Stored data
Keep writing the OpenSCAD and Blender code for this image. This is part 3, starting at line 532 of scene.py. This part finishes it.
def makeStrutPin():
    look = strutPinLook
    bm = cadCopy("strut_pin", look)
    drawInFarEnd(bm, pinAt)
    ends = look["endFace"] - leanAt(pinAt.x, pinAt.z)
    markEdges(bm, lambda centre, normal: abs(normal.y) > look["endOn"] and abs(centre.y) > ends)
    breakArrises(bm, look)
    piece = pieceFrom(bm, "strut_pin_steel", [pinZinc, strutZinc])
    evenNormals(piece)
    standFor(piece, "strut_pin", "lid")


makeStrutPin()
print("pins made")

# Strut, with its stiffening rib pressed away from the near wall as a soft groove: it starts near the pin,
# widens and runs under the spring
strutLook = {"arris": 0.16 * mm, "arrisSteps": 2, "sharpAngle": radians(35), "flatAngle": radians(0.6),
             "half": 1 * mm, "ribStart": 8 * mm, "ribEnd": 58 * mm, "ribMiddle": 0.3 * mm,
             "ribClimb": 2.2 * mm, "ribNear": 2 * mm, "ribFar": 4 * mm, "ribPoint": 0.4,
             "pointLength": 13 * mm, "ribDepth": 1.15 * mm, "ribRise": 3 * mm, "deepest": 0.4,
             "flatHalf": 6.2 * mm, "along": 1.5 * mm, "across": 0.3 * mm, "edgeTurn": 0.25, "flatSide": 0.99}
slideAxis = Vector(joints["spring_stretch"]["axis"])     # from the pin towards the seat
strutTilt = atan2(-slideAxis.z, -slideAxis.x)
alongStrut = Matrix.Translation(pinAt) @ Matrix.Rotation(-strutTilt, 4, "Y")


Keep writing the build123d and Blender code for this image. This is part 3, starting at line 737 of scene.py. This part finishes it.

EXERCISE DIRECTIONS →
Tally the lines of the listing above that include the word "this". Answer with the number alone.

THE RESULT →
2